2015-05-28 Thread Andrei Borzenkov
В Thu, 28 May 2015 17:21:14 -0700
aaron_wri...@selinc.com пишет:

 Brandon Philips bran...@ifup.co wrote on 05/28/2015 05:10:33 PM:
  Access to the system dbus is controlled by dbus policies. You will 
  need to write a policy for giving this user access to the systemd1 
 object.
 
 
 I compiled systemd without dbus support (--disable-dbus), and there is no 
 dbus daemon or dbus lib on the system. Is that a requirement to get the 
 functionality I want?
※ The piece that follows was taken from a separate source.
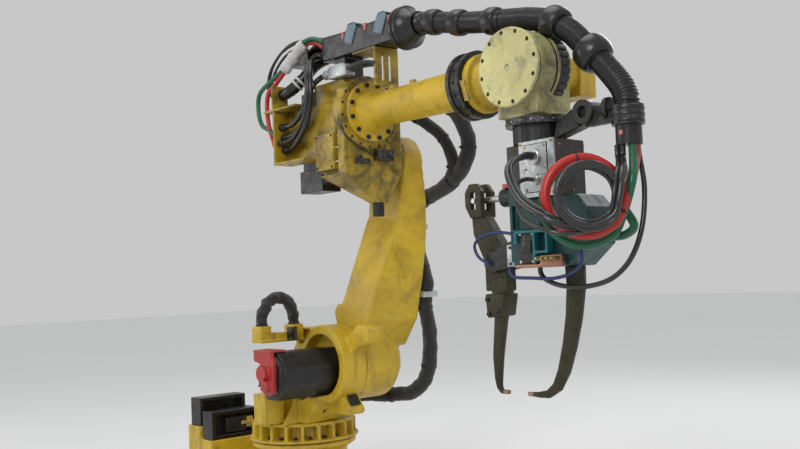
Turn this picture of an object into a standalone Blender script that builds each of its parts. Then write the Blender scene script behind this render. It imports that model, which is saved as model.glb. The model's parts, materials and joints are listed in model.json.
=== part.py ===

I didn't see much need for dbus as the system works 
 quite well without it. Well, except for this of course.
 
  On May 28, 2015 2:28 PM, aaron_wri...@selinc.com wrote:
  I'm working on an embedded system, and I ran into a situation where 
  a non-root user needs to runs systemctl, but when I try I get: 
  ~ $ systemctl status 
  Failed to get D-Bus connection: No such file or directory 
  
  So, I try with the suid bit on systemctl set, but then I get: 
  
  ~ $ systemctl status 
  Failed to read server status: Operation not permitted 
  
  My question is, is something broken, or is this expected behavior?

If you do not use D-Bus daemon systemd will be listening on private
socket. In this case the only check it does is that peer runs as UID=0
(note - not EUID, so suid does not really help).

I wonder how access control is implemented in kdbus case.